Documents showing you have strong reasons — a job, property, family, or financial obligations — to return to your home country before or by your visa expiry date. It is a holistic assessment, not a checklist of specific forms.
What are the strongest proof of ties documents?
An employment letter (confirming leave approval and return-to-work date), owned property in the home country, and a spouse or children remaining at home are the three strongest individual documents. Combining two or three of these makes for a very strong application.
What can I use if I am unemployed with no property?
Use enrolled education, a confirmed job offer starting after your return, a strong financial sponsor, a lease agreement proving you pay rent at home, previous clean Schengen travel history, and a detailed cover letter explaining your reasons for returning.

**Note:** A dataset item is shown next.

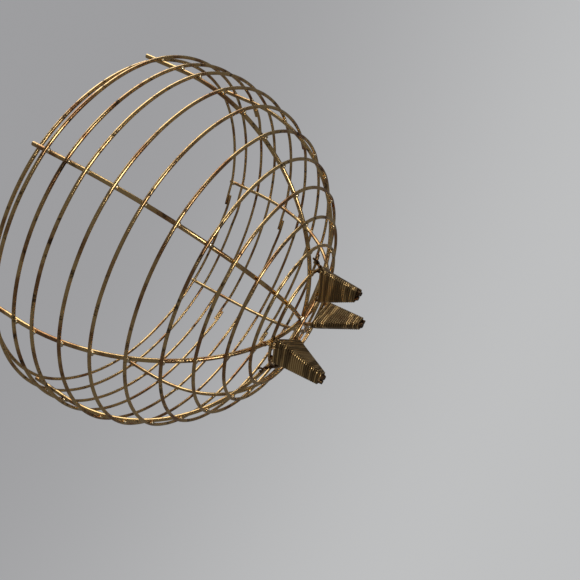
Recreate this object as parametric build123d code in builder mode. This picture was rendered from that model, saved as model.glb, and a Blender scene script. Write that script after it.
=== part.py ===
"""Open wire cage: a round, open-mouthed bowl of welded brass-plated wire on three wire-wrapped feet.

Millimetres, +Z up. The origin is on the ground, on the bowl's own axis. The bowl is a rounded floor that runs
into a straight wall. Hoops lie on the outside of eight ribs, and the rim ring lies inside their tops.
"""

import os
from math import cos, pi, radians, sin, sqrt, tan

from build123d import *

# ---- driving dimensions, in millimetres and degrees ----
hoop_wire = 1.2  # diameter of the hoops' wire
rim_wire = 1.2  # diameter of the rim ring's wire
rib_wire = 1.5  # diameter of the ribs' wire
core_wire = 1.5  # diameter of the rods inside a foot
wrap_wire = 0.75  # diameter of the wire wound round a foot

bowl_radius = 70.5  # axis to the hoops' centre line, at the straight wall
floor_flat = 3.7  # radius of the flat spot at the middle of the floor
floor_height = 16.4  # ground to the hoops' level at the middle of the floor
spacing_radius = 70.5  # bowl radius that the next three are given for: they grow with the bowl
first_hoop = 20.3  # middle of the floor to the lowest hoop, along the curve
hoop_gaps = [8.5, 10.0, 10.5, 10.5, 11.0, 11.0, 10.0, 10.0, 7.5, 8.5]  # from one hoop up to the next
rim_gap = 4.7  # top hoop up to the rim ring
rib_overhang = 1.6  # rib ends above the rim ring's centre
weld_sink = 0.08  # how far crossing wires are pressed into each other by the weld

rib_count = 8  # two long wires over the floor make four ribs, and four short wires make the rest
cross_angle = 12.0  # slope at which a long wire leaves the floor curve to cross the other
cross_bend = 25.0  # bend radius of a long wire beside the crossing
short_rib_start = 1.2 * rib_wire  # axis to the inner end of a short rib, clear of the long wires
pole_bead_radius = 1.4 * rib_wire  # wide enough to reach the short ribs' ends
pole_bead_height = 3.0
weld_bead_radius = 0.7

foot_hoop_radius = 20.1297  # lowest hoop's radius that the feet's radii and the tails' places are given for
foot_angles = {"a": 77.0, "b": 158.5, "c": 309.5}  # middle of each foot's two outer rods, at the lowest hoop
foot_spreads = {"a": 22.0, "b": 13.5, "c": 12.0}  # an outer rod's top, either side of that
inner_ribs = {"a": 90, "b": 180, "c": 270}  # which rib carries each foot's inner rod
inner_rod_radii = {"a": 9.0, "b": 7.6, "c": 7.4}  # axis to the inner rod's top
tip_angles = {"a": 47.0, "b": 142.0, "c": 264.0}
tip_radii = {"a": 20.2, "b": 18.0, "c": 15.3}  # axis to the middle of each foot's tip
rod_gap = 0.03  # between neighbouring rods at the tip
rod_reach = 0.05  # how far a rod's top is pressed into the wire above it
winding_start = 0.7  # ground to the lowest turn
winding_clear = 0.6  # top turn to the underside of the wire that a rod meets

tail_spots = {  # the wrap wire's twisted ends: foot, outer rod, and how far past which rib each crosses the hoop
    "foot_a_tail": ("a", "left", 45, 8.5),
    "foot_b_tail": ("b", "left", 135, 8.5),
    "foot_c_tail_left": ("c", "left", 270, 14.0),
    "foot_c_tail_right": ("c", "right", 315, 3.0),
}
tail_wire = 2 * wrap_wire  # diameter over two twisted strands
tail_clear = 0.7  # between a tail and the lowest hoop
tail_root = 4.0  # top turn down to where a tail leaves the rod
tail_reach = 2.8  # how far a tail's end stands out past the hoop
tail_height = 1.8  # how far a tail's end stands above the hoop

# ---- sizes that follow ----
curve_radius = bowl_radius - floor_flat  # hoops' centre line, floor to wall
curve_height = floor_height + curve_radius  # where the wall starts
hoop_to_rib = (hoop_wire + rib_wire) / 2 - weld_sink
rim_to_rib = (rim_wire + rib_wire) / 2 - weld_sink
rib_curve = curve_radius - hoop_to_rib  # ribs' centre line, floor to wall
rib_wall = bowl_radius - hoop_to_rib
rib_floor = curve_height - rib_curve
rim_radius = rib_wall - rim_to_rib
crossing_shift = (rib_wire - weld_sink) / 2
arc_length = curve_radius * pi / 2
spacing = bowl_radius / spacing_radius


def bowl_point(distance):
    """The hoops' centre line at this distance from the middle: radius, height and slope from level."""
    along = distance - floor_flat
    if along < 0:
        return distance, floor_height, 0.0
    if along < arc_length:
        slope = along / curve_radius
        return floor_flat + curve_radius * sin(slope), curve_height - curve_radius * cos(slope), slope
    return bowl_radius, curve_height + along - arc_length, pi / 2


hoop_distances = [first_hoop * spacing]
for gap in hoop_gaps:
    hoop_distances.append(hoop_distances[-1] + gap * spacing)
hoop_distances.reverse()
rim_distance = hoop_distances[0] + rim_gap * spacing
rim_height = bowl_point(rim_distance)[1]
rib_top = rim_height + rib_overhang
low_hoop_radius, low_hoop_height, _ = bowl_point(hoop_distances[-1])
foot_scale = low_hoop_radius / foot_hoop_radius
rib_angles = [360 * i / rib_count for i in range(rib_count)]


def polar(radius, angle, height):
    return Vector(radius * cos(radians(angle)), radius * sin(radians(angle)), height)


def upright_plane(angle):
    """The plane through the axis at this angle, its x running outwards and its y upwards."""
    return Plane(
        origin=(0, 0, 0),
        x_dir=(cos(radians(angle)), sin(radians(angle)), 0),
        z_dir=(sin(radians(angle)), -cos(radians(angle)), 0),
    )


os.makedirs("parts", exist_ok=True)


def write(part, name):
    part.label = name
    export_step(part, f"parts/{name}.step")


# ---- rim ring and hoops ----
with BuildPart(Plane.XY.offset(rim_height)) as rim_ring:
    Torus(rim_radius, rim_wire / 2)
write(rim_ring.part, "rim_ring")

for number, distance in enumerate(hoop_distances, 1):
    ring_radius, ring_height, _ = bowl_point(distance)
    with BuildPart(Plane.XY.offset(ring_height)) as hoop:
        Torus(ring_radius, hoop_wire / 2)
    write(hoop.part, f"hoop_{number:02d}")


# ---- two long wires, which cross at the middle of the floor ----
leave_slope = radians(cross_angle)
leave_x = floor_flat + rib_curve * sin(leave_slope)
leave_y = curve_height - rib_curve * cos(leave_slope)
bend_length = cross_bend * tan(leave_slope / 2)


def crossing_bend(level):
    """Where a long wire's bend beside the crossing begins and ends, and the height of its level part."""
    level_y = rib_floor + level
    knee_x = leave_x - (leave_y - level_y) / tan(leave_slope)
    bend_x = knee_x + bend_length * cos(leave_slope)
    bend_y = level_y + bend_length * sin(leave_slope)
    return bend_x, bend_y, knee_x - bend_length, level_y


def long_rib(angle, level):
    """A wire down one wall, over the floor at this level above the plain floor curve, and up the other."""
    bend_x, bend_y, level_x, level_y = crossing_bend(level)
    with BuildPart() as rib:
        with BuildLine(upright_plane(angle)) as route:
            Line((-rib_wall, rib_top), (-rib_wall, curve_height))
            CenterArc((-floor_flat, curve_height), rib_curve, 180, 90 - cross_angle)
            Line((-leave_x, leave_y), (-bend_x, bend_y))
            TangentArc((-bend_x, bend_y), (-level_x, level_y), tangent=(cos(leave_slope), -sin(leave_slope)))
            Line((-level_x, level_y), (level_x, level_y))
            TangentArc((level_x, level_y), (bend_x, bend_y), tangent=(1, 0))
            Line((bend_x, bend_y), (leave_x, leave_y))
            CenterArc((floor_flat, curve_height), rib_curve, 270 + cross_angle, 90 - cross_angle)
            Line((rib_wall, curve_height), (rib_wall, rib_top))
        with BuildSketch(Plane(origin=route.line @ 0, z_dir=route.line % 0)):
            Circle(rib_wire / 2)
        sweep(path=route.line)
    return rib.part


write(long_rib(0, crossing_shift), "long_rib_upper")
write(long_rib(90, -crossing_shift), "long_rib_lower")


# ---- four short ribs, from beside the crossing up to the rim ----
def short_rib(angle):
    with BuildPart() as rib:
        with BuildLine(upright_plane(angle)) as route:
            Line((short_rib_start, rib_floor), (floor_flat, rib_floor))
            CenterArc((floor_flat, curve_height), rib_curve, 270, 90)
            Line((rib_wall, curve_height), (rib_wall, rib_top))
        with BuildSketch(Plane(origin=route.line @ 0, z_dir=route.line % 0)):
            Circle(rib_wire / 2)
        sweep(path=route.line)
    return rib.part


for number, angle in enumerate(rib_angles[1::2], 1):
    write(short_rib(angle), f"short_rib_{number}")

# ---- the welds: a bead over the crossing, and a small bead below each hoop on each rib ----
with BuildPart(Plane.XY.offset(rib_floor)) as pole_bead:
    Cylinder(pole_bead_radius, pole_bead_height)
    fillet(pole_bead.edges().filter_by(GeomType.CIRCLE), pole_bead_height * 0.48)
write(pole_bead.part, "pole_bead")


def bead_point(distance, angle, inward):
    """The corner between a ring and a rib, on the side of the ring that faces the floor."""
    ring_radius, ring_height, slope = bowl_point(distance)
    down = hoop_wire / 2 + 0.1
    radius = ring_radius - down * cos(slope) - inward * sin(slope)
    height = ring_height - down * sin(slope) + inward * cos(slope)
    return polar(radius, angle, height)


hoop_beads = [bead_point(d, a, hoop_to_rib / 3) for d in hoop_distances for a in rib_angles]
rim_beads = [bead_point(rim_distance, a, hoop_to_rib + rim_to_rib * 2 / 3) for a in rib_angles]
with BuildPart() as weld_beads:
    with Locations(*hoop_beads, *rim_beads):
        Sphere(weld_bead_radius)
write(weld_beads.part, "weld_beads")


# ---- feet: three rods each, close together at the ground and spread under the bowl ----
rods = ["left", "right", "inner"]
tip_spacing = (core_wire + rod_gap) / sqrt(3)  # middle of the tip to a rod's centre, when three rods touch


def rib_height(angle, radius):
    """The centre line of the rib at this angle, at this distance from the axis, within the floor's curve."""
    level = {0: crossing_shift, 90: -crossing_shift}.get(angle % 180)
    if level is not None:
        bend_x, bend_y, level_x, level_y = crossing_bend(level)
        if radius < level_x:
            return level_y
        if radius < bend_x:
            return level_y + cross_bend - sqrt(cross_bend**2 - (radius - level_x) ** 2)
        if radius < leave_x:
            return bend_y + (radius - bend_x) * tan(leave_slope)
    run = max(radius - floor_flat, 0)
    return curve_height - sqrt(rib_curve**2 - run**2)


def rod_top(foot, rod):
    """Where a rod meets the wire above it."""
    if rod == "inner":
        angle = inner_ribs[foot]
        radius = inner_rod_radii[foot] * foot_scale
        return polar(radius, angle, rib_height(angle, radius) - rib_wire / 2 + rod_reach)
    side = -1 if rod == "left" else 1
    height = low_hoop_height - hoop_wire / 2 + rod_reach
    return polar(low_hoop_radius, foot_angles[foot] + side * foot_spreads[foot], height)


def rod_foot(foot, rod):
    """Where a rod's centre line meets the ground. Rods that lean need more room there."""
    middle = polar(tip_radii[foot] * foot_scale, tip_angles[foot], 0)
    along = (rod_top(foot, "left") + rod_top(foot, "right") + rod_top(foot, "inner")) / 3 - middle
    turn = {"left": -60, "right": 60, "inner": 180}[rod]
    return middle + polar(tip_spacing * along.length / along.Z, foot_angles[foot] + turn, 0)


def rod_at(foot, rod, height):
    """A rod's centre line at this height."""
    low = rod_foot(foot, rod)
    high = rod_top(foot, rod)
    return low + (high - low) * (height / high.Z)


for foot in foot_angles:
    for rod in rods:
        low = rod_at(foot, rod, -2 * core_wire)
        high = rod_top(foot, rod)
        with BuildPart() as core_rod:
            with BuildSketch(Plane(origin=low, z_dir=high - low)):
                Circle(core_wire / 2)
            extrude(amount=(high - low).length)
            split(bisect_by=Plane.XY, keep=Keep.TOP)
        write(core_rod.part, f"foot_{foot}_rod_{rod}")

# ---- windings: a close-wound skin round the three rods of each foot, its top turn just under the cage ----
skin_inside = core_wire / 2
skin_outside = skin_inside + wrap_wire


def winding_end(foot, rod):
    """A rod's centre line at the top turn."""
    return rod_at(foot, rod, rod_top(foot, rod).Z - rod_reach - winding_clear)


for foot in foot_angles:
    low_corners = [rod_at(foot, rod, winding_start) for rod in rods]
    high_corners = [winding_end(foot, rod) for rod in rods]
    across = high_corners[1] - high_corners[0]
    top_plane = Plane(origin=high_corners[0], x_dir=across, z_dir=across.cross(high_corners[2] - high_corners[0]))
    with BuildPart() as winding:
        for wall, mode in ((skin_outside, Mode.ADD), (skin_inside, Mode.SUBTRACT)):
            for plane, corners in ((Plane.XY.offset(winding_start), low_corners), (top_plane, high_corners)):
                with BuildSketch(plane):
                    with BuildLine():
                        Polyline(*[plane.to_local_coords(corner) for corner in corners], close=True)
                    make_face()
                    offset(amount=wall, kind=Kind.ARC)
            loft(ruled=True, mode=mode)
    write(winding.part, f"foot_{foot}_winding")

# ---- tails: the twisted ends of the wrap wire, which stand out past the lowest hoop ----
pass_radius = low_hoop_radius + (hoop_wire + tail_wire) / 2 + tail_clear
for name, (foot, rod, rib_angle, turn) in tail_spots.items():
    angle = rib_angle + turn / foot_scale
    root = rod_at(foot, rod, winding_end(foot, rod).Z - tail_root)
    passing = polar(pass_radius, angle, low_hoop_height)
    end = polar(pass_radius + tail_reach, angle, low_hoop_height + tail_height)
    with BuildPart() as tail:
        with BuildLine() as route:
            Line(root, passing)
            TangentArc(passing, end, tangent=passing - root)
        with BuildSketch(Plane(origin=route.line @ 0, z_dir=route.line % 0)):
            Circle(tail_wire / 2)
        sweep(path=route.line)
    write(tail.part, name)
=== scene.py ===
"""Looks for an open wire cage: a bowl of hoops and ribs on three feet wound with fine wire.

Every operator makes one piece, or one group of like pieces, round the fixed frame that is loaded at
the top. All lengths are metres, in the frame's own axes: z is up, and the ground is z = 0.
"""

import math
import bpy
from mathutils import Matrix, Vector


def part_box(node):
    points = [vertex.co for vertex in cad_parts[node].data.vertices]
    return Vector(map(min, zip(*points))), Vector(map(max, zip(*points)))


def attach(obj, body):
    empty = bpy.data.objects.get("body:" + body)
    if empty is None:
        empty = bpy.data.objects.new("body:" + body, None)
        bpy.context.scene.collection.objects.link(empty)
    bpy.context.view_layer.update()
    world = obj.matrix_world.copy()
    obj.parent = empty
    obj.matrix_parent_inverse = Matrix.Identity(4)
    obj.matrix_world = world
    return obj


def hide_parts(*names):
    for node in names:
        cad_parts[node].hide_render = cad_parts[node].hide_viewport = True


bl_info = {
    "name": "Wire Cage",
    "version": (1, 0, 0),
    "blender": (4, 5, 0),
    "location": "View3D > Sidebar > Wire Cage",
    "description": "Builds the finish, the wound feet and the stage of an open wire cage",
    "category": "Add Mesh",
}

import bpy
import numpy as np
from bpy.props import FloatProperty, FloatVectorProperty, IntVectorProperty, PointerProperty
from mathutils import Matrix, Vector

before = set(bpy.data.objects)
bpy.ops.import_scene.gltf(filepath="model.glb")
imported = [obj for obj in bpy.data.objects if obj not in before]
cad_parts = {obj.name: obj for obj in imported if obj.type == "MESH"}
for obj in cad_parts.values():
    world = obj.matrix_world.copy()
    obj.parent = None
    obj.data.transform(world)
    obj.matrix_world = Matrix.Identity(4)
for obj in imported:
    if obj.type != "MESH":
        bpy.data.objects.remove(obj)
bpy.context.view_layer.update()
MM = 0.001
BODY = "root"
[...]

Does a return flight ticket count as proof of ties?
A return flight is expected but weak on its own. Every applicant books one and they can be cancelled. Always combine it with at least one substantive document like an employment letter or property deed.
Can I get a Schengen visa if I recently resigned from my job?
Yes — compensate with a confirmed new job offer, property ownership, strong finances, family dependants at home, or enrolled education. It is harder but possible. Consider applying via Spain or Netherlands which weigh financial self-sufficiency more than pure employment status.